A saída voluntária dos militares e a volta “assistida” da democracia em 1985 ainda não gerou uma sociedade propriamente dita. Não conseguiu curar os estragos dos 20 anos de ditadura militar. Assim como a eleição de Lula não pode mais ser vista como o ápice da esquerda no poder, que lutaria por melhores condições de vida. Um presidente, eleito sob a bandeira da ética, na defesa daqueles que não têm o que comer, num partido avaliado pelos cientistas políticos como autêntico, de base, de raízes, não pode se manter no poder sem ter cumprido o que defendia.

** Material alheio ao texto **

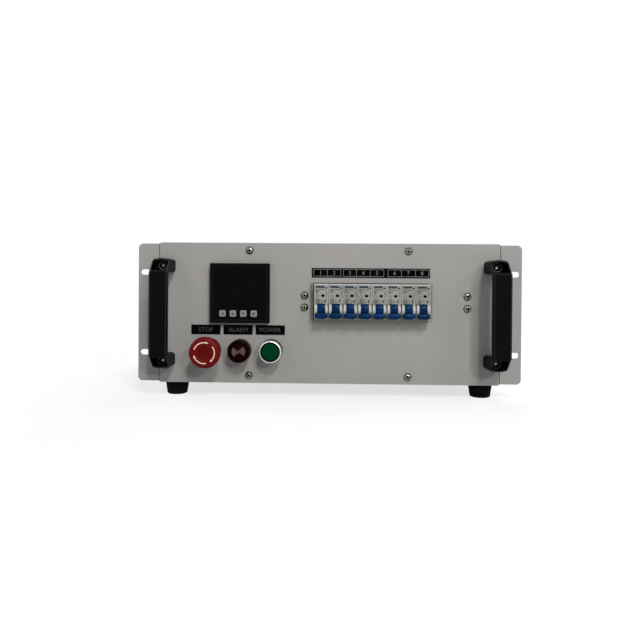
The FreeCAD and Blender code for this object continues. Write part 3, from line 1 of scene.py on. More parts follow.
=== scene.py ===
"""Looks of the rack-mounting load bank: finishes, mouldings, lettering, camera and light.

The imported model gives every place. Shapes are worked out in millimetres and their meshes are in
metres. Finishes, light and camera are in metres, and a small size there is a number times MM.
X runs to the right of a person in front, Y into the case, Z up.
"""
import math

import bmesh
import bpy
import numpy as np
from mathutils import Matrix, Vector


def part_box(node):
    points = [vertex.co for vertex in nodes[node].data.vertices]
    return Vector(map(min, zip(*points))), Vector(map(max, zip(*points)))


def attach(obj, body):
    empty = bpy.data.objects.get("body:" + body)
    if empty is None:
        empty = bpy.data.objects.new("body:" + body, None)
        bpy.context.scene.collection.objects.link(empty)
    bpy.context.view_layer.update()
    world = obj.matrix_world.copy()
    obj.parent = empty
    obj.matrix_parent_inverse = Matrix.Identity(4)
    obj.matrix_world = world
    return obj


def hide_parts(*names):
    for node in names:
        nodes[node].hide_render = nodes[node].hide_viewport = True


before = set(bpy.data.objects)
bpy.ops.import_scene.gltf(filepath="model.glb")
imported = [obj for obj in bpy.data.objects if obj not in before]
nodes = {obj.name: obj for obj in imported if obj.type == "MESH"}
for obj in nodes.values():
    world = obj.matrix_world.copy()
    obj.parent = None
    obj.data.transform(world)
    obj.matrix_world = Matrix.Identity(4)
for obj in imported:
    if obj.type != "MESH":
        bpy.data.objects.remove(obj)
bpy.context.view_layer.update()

MM = 0.001
TURN = 2 * math.pi
TO_RIGHT = (1.0, 0.0, 0.0)
TO_FRONT = (0.0, -1.0, 0.0)
TO_REAR = (0.0, 1.0, 0.0)

# The front plate: the Y of its face and the height of its middle
PANEL_LOW, PANEL_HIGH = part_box("front_panel")
FACE = PANEL_LOW.y
FACE_IN_MM = FACE / MM
MIDDLE = (PANEL_LOW.z + PANEL_HIGH.z) / 2

LEVERS = ["breaker_lever_%d" % number for number in range(1, 9)]
KEYS = ["meter_key_%d" % number for number in range(1, 5)]

# Breakers, in millimetres: the row's middle over the ground, half a nose's height, half the
# opening's height, how far the noses stand before the plate, and half a breaker's width
ROW_MIDDLE = 120.5
NOSE_HALF = 22.5
OPENING_HALF = 23.75
NOSE_REACH = 12.0
BREAKER_HALF = 8.85

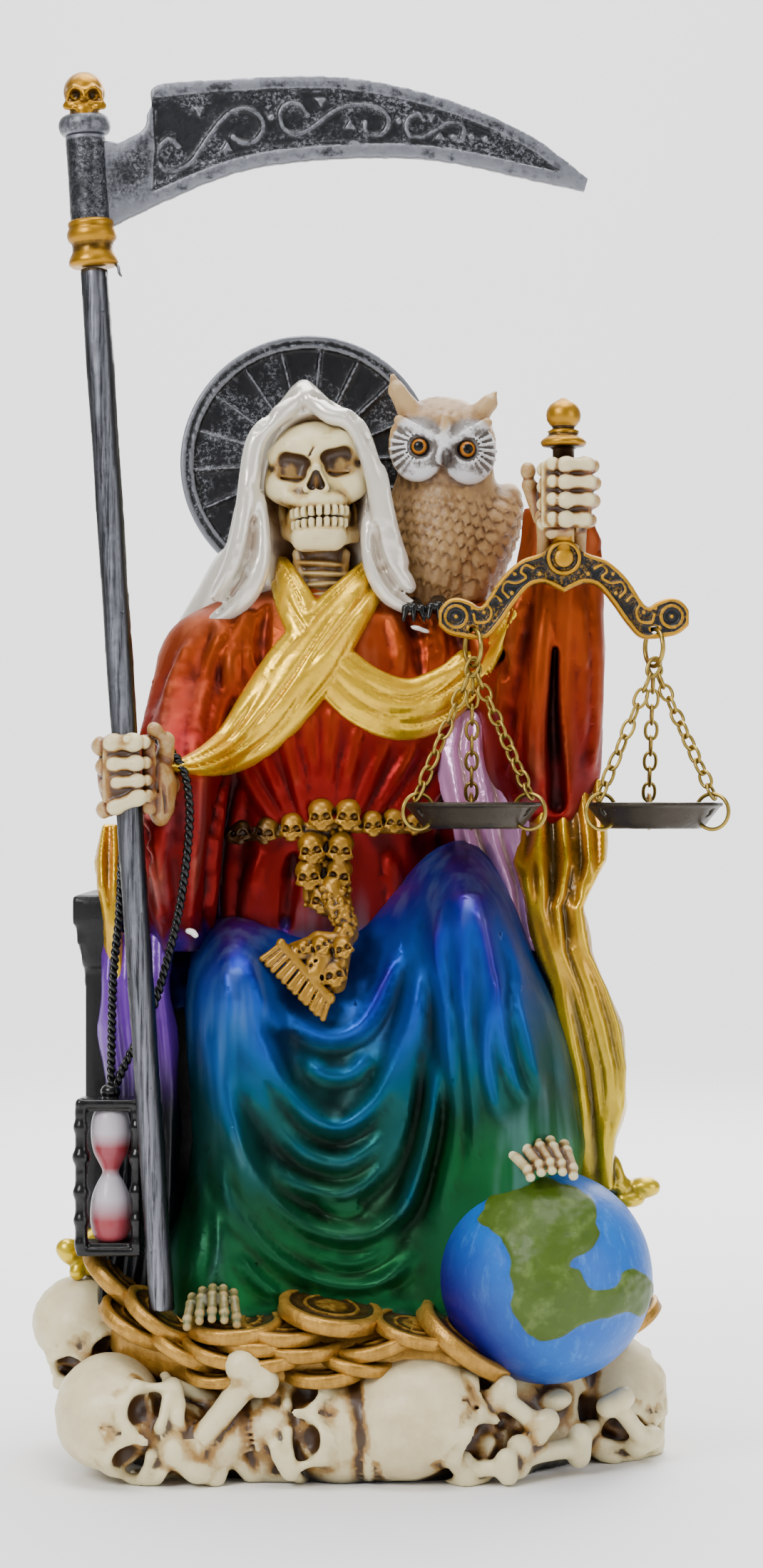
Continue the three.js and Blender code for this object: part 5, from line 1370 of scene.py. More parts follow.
def build_head(material):
    """The skull face, leaned a little to one side, with wide shallow sockets and bared teeth."""
    clay = Clay((-24, -22, 183), (8, 11, 234), 0.27)
    # Cranium, brow and muzzle, then the cheekbones, which hang as round lobes beside the nose
    clay.eggs([((-8.2, -2.0, 219.2), (11.1, 11.0, 10.4), 1.2), ((-8.4, -6.4, 222.4), (10.0, 8.8, 7.2), 2),
               ((-8.0, -8.6, 216.0), (9.6, 5.4, 5.4), 2), ((-7.6, -9.6, 211.8), (6.2, 6.4, 4.8), 2.2),
               ((-15.5, -10.0, 214.2), (3.4, 3.7, 3.3), 3.4, False, turned(roll=-14)),
               ((0.0, -10.0, 214.9), (3.0, 3.7, 3.0), 3.4, False, turned(roll=10))])
    clay.bars(FACE_BARS)
    # Sockets: wide and shallow, lower towards the nose, with a floor that swells a little
    for x, z, roll, lean in ((-13.5, 218.5, 10, 1), (-2.8, 219.8, -14, -1)):
        clay.box((x - 3.6, -22, z - 3.1), (x + 3.6, -11.2, z + 3.2), 2.4, 0.6, True, turned(roll=roll))
        clay.egg((x + lean * 2.3, -15.0, z + 0.9), (2.0, 3.6, 1.6), 0.7, True)
        clay.egg((x - lean * 1.7, -14.6, z + 1.2), (2.1, 3.6, 2.1), 0.7, True)
        clay.egg((x, -3.6, z), (5.0, 7.9, 5.0), 0.5)
        clay.bar((x - 2.2, -11.6, z - 2.5), (x + 2.0, -11.6, z - 2.6), 0.6, 0.5, 0.4, True)
    # Nose: a heart with a raised rim
    for low in ((-10.1, -15.6, 213.7), (-5.9, -15.6, 213.9)):
        clay.bar((-8.0, -15.8, 218.2), low, 0.9, 0.85, 0.5)
    for side in (-1, 1):
        for y in (-17.4, -16.0, -14.8, -13.8):
            clay.bar((-8.0 + side * 0.2, y, 217.5), (-8.0 + side * 0.95, y, 214.5), 0.6, 1.15, 0.2, True)
    for a, b, r in FACE_CRACKS:
        clay.bar(a, b, r, blend=0.2, cut=True)
    clay.egg((-7.4, -6.2, 207), (7.4, 6.4, 8.0), 1.0)
    clay.bars(JAW_BARS)
    # Both rows of teeth: level, radius of the arch, half height, the way the roots point, and the bow
    arch, count, middle_x, middle_y = 62, 9, -7.3, -9.7
    for level, radius, high, root, bow in ((208.9, 6.3, 1.1, 1, 0.15), (206.5, 6.0, 1.05, -1, 0.35)):
        turns = [math.radians(-arch + 2 * arch * i / (count - 1)) for i in range(count)]
        for i, t in enumerate(turns):
            x, y = middle_x + math.sin(t) * radius, middle_y - math.cos(t) * radius
            z = level + (x + 7.3) * 0.07 - 0.035 * (x + 7.3) ** 2 * bow
            half = 0.65 - 0.10 * abs(i - 4) / 4
            clay.box((x - half, y - 0.8, z - high), (x + half, y + 1.4, z + high), 0.5, 0.06,
                     turn=turned(yaw=math.degrees(t)))
            foot = (x - math.sin(t) * 0.25, y + 1.0, z + root * 2.7)
            clay.bar((x, y + 0.7, z + root * 0.9), foot, 0.5, 0.3, 0.5)
        gum = [(middle_x + math.sin(t) * (radius - 1.0), middle_y - math.cos(t) * (radius - 1.1),
                level + root * 2.2 + math.sin(t) * 0.4) for t in turns]
        clay.string(gum, 0.8, 1.25)
    # Neck: a column with rings, two tendons and a notch
    clay.bar((-6.7, -3.5, 184), (-7.0, -3, 206), 6.6, 5.6, 0.8)
    for i in range(6):
        clay.egg((-6.7 + 0.5 * math.sin(i * 2.2), -4.4, 186.2 + i * 2.3), (6.9 - 0.1 * i, 6.2, 1.0), 0.7,
                 turn=turned(roll=4 * math.sin(i * 1.7)))
    for s in (-1, 1):
        clay.bar((-6.6 + s * 3.2, -8.8, 186), (-7 + s * 5.2, -6.0, 200), 1.1, 1.3, 0.6)
    clay.bar((-8.4, -11.4, 193.6), (-5.2, -11.4, 193.4), 0.5, 0.7, 0.4, True)

    # Painted shade on the back of the face inside the hood, on the sides below the cheeks and on the neck;
    # the sockets and the nose are browned too.
    def stain(x, y, z):
        back = clamp01((y + 10.6) / 3.2) * (z > 200)
        sides = clamp01((212.2 - z) / 1.5) * clamp01((np.abs(x + 7.2) - 5.6) / 1.4) * (z > 199.5)
        sockets = np.zeros(len(x))
        for at, level in ((-13.6, 218.5), (-2.7, 219.8)):
            gap = np.sqrt(((x - at) / 4.0) ** 2 + ((z - level) / 3.9) ** 2)
            sockets = np.maximum(sockets, clamp01((1.1 - gap) * 5) * clamp01((y + 14.3) / 1.2))
        gap = np.sqrt(((x + 7.95) / 1.8) ** 2 + ((z - 215.6) / 2.7) ** 2)
        nose = clamp01(1.5 - gap) * clamp01((y + 15.6) / 0.8)
        neck = 0.6 * (z < 200.4) + 0.3 * clamp01((200.4 - z) / 2) * (z > 196)
        return np.maximum.reduce([0.85 * back, 0.8 * sides, 0.85 * sockets, nose, clamp01(neck)])

    clay_piece("head", clay, material, adaptivity=0.05, reach=2.2, stain=stain)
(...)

Mas vemos a política ainda como uma partida de futebol, como vê o presidente Lula em quase tudo. Memórias da ditadura? Talvez. Alguns ainda não se deram conta que o discurso de Lula hoje não representa mais o ideário da sociedade pretendida em 2002. E pior, a oposição, hoje é feita pela antiga situação, num novo grupo de “fracassomaníacos” à moda FHC. Pobre Lula. As vaias na abertura do PAN deveriam ser passado, mas os jogos acabaram e ele ainda está ressentido. E temos que ouvir, pela segunda vez, sua teoria sobre quem deveria estar “zangado” com seu governo. “Os que estão vaiando são os que mais deveriam estar aplaudindo, posso garantir que foram os que ganharam muito dinheiro neste país, no meu governo. Aliás, a parte mais pobre é que deveria estar mais zangada, porque ela teve menos do que eles tiveram. É só ver quanto ganham os banqueiros, os empresários, e vamos continuar fazendo política sem discriminação”, disse Lula, segundo reportagem da Folha de S.Paulo, para explicar as vaias que levou no PAN durante o lançamento do PAC em Cuiabá, dois dias após o fim do evento, dia 31 de julho.

É terrificante ouvir, pela segunda vez, Lula confirmar que seu governo beneficiou a elite, que sempre lucrou com todos os governo. O presidente nem percebe que está atestando a incompetência de seu governo ao não fazer o que defendia. Na frase, ele acaba usando o povo como massa de manobra, como um tipo de “ameaça” propriamente dita contra as tais elites. E a oposição, esse baluarte da resistência, brinda-nos em seu estilo “o diabo veste Daslu”. A atribuição de culpa ao governo no mesmo momento em que ocorreu o acidente da TAM, antes de qualquer investigação, é o mesmo lado do “top, top, top” com o qual respondeu Marco Aurélio Garcia. São duas torcidas, pautadas pela arrogância e vaidade, não são dois projetos de governo que se embatem. A culpa é de todos nós, à medida que vemos no amigo ao lado, um possível inimigo. Ao estacionarmos em fila dupla, numa privatização de um espaço coletivo; ao associar felicidade à obtenção de mais bens materiais. Estamos falhando no projeto de sociedade. Votamos no presidente como quem escolhe um santo protetor, e a quem se recorre em épocas de eleição como quem precisa de um milagre.

Deixamos FHC criar um sistema chamado de “agências reguladoras” só para garantir a “estabilidade dos contratos”, mas que permite a TAM deixar seu avião voar com defeito num reverso e com o tanque na capacidade máxima para pagar menos ICMS por ter abastecido em Porto Alegre, e não em São Paulo. A elite, que tanto quer ser um espelho do lhe é diferente, daquilo que é externo, que preferia a comodidade de um aeroporto de fácil acesso ao centro financeiro do País, sai em protesto gritando “Fora Lula”, mas paradoxalmente é a que ainda se beneficia do caos, da ausência do Estado na saúde, educação, planejamento, mobilização popular e estratégia. E todo um país é parado numa batalha medieval, onde parece ainda ecoar os dogmas que na idade das trevas eram monopólio da igreja e de reis.